Procurement of equipment, staff, and supplies is an exciting but exacting part of project management. People who are good at purchasing have had a lot of experience allowing them to be seasoned veterans of the procurement process. Knowing how to select the best group of consultants to work together, not only for their skills but also avoiding potentially difficult personalities is vital. Also vital is the ability to purchase with power and skill. Purchasing is not just about getting the best bargain on the initial purchase of equipment or supplies. When choosing a supplier, it is important to make sure that there is a secure supply chain in place and that backup plans exist for all possible contingencies. With equipment purchases, the price is one concern while the other is ongoing maintenance costs and feasibility, compatibility, and disaster management and recovery plans exist.
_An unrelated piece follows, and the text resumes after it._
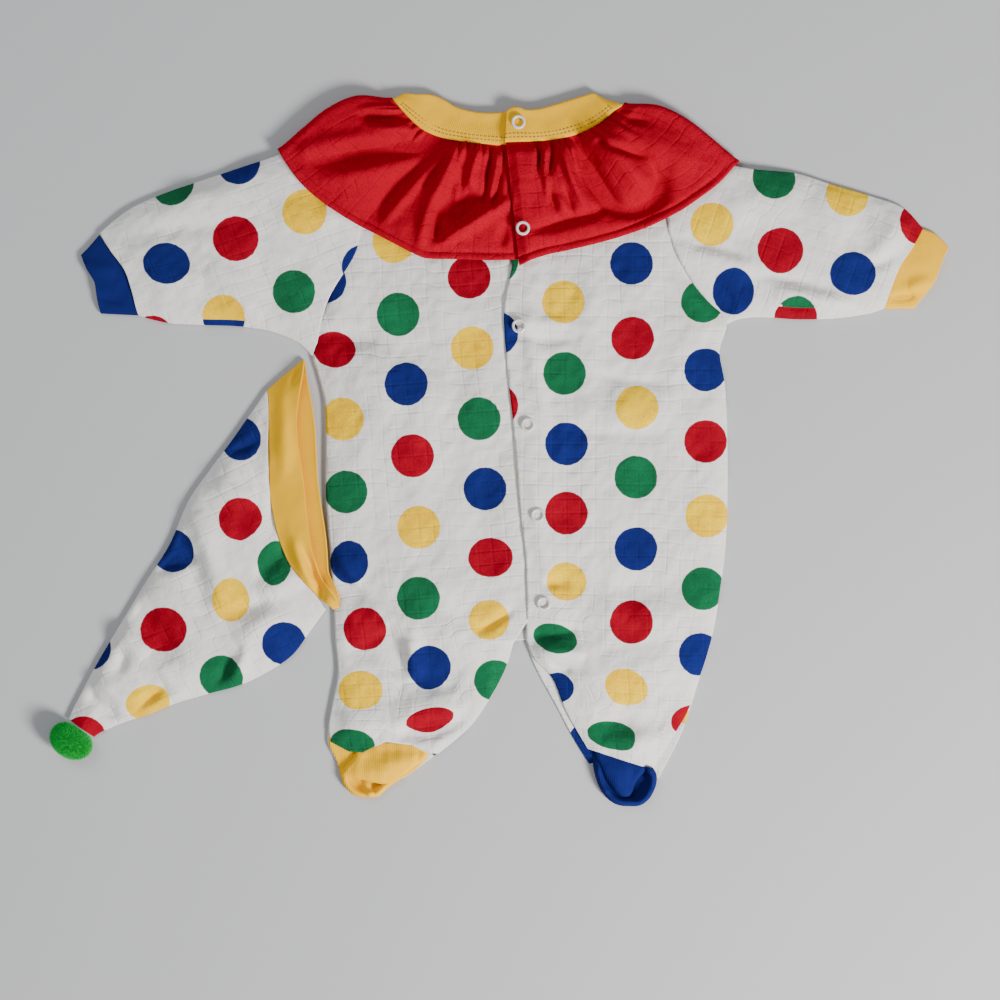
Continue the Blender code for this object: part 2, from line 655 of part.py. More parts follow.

Very often, a new technology solution has to coexist with many existing processes in the organization. For instance if financial data is handled, a specific method needs to be put into place to control where and how the data is shared with accounting. There may be data in accounting that should be shared back with the solution again. Very often interfaces can be made from one software system to another. If not, processes which are manual can be used. For the success of the project, the integration of the project phases with existing business processes needed by the organization must be integrated with all change.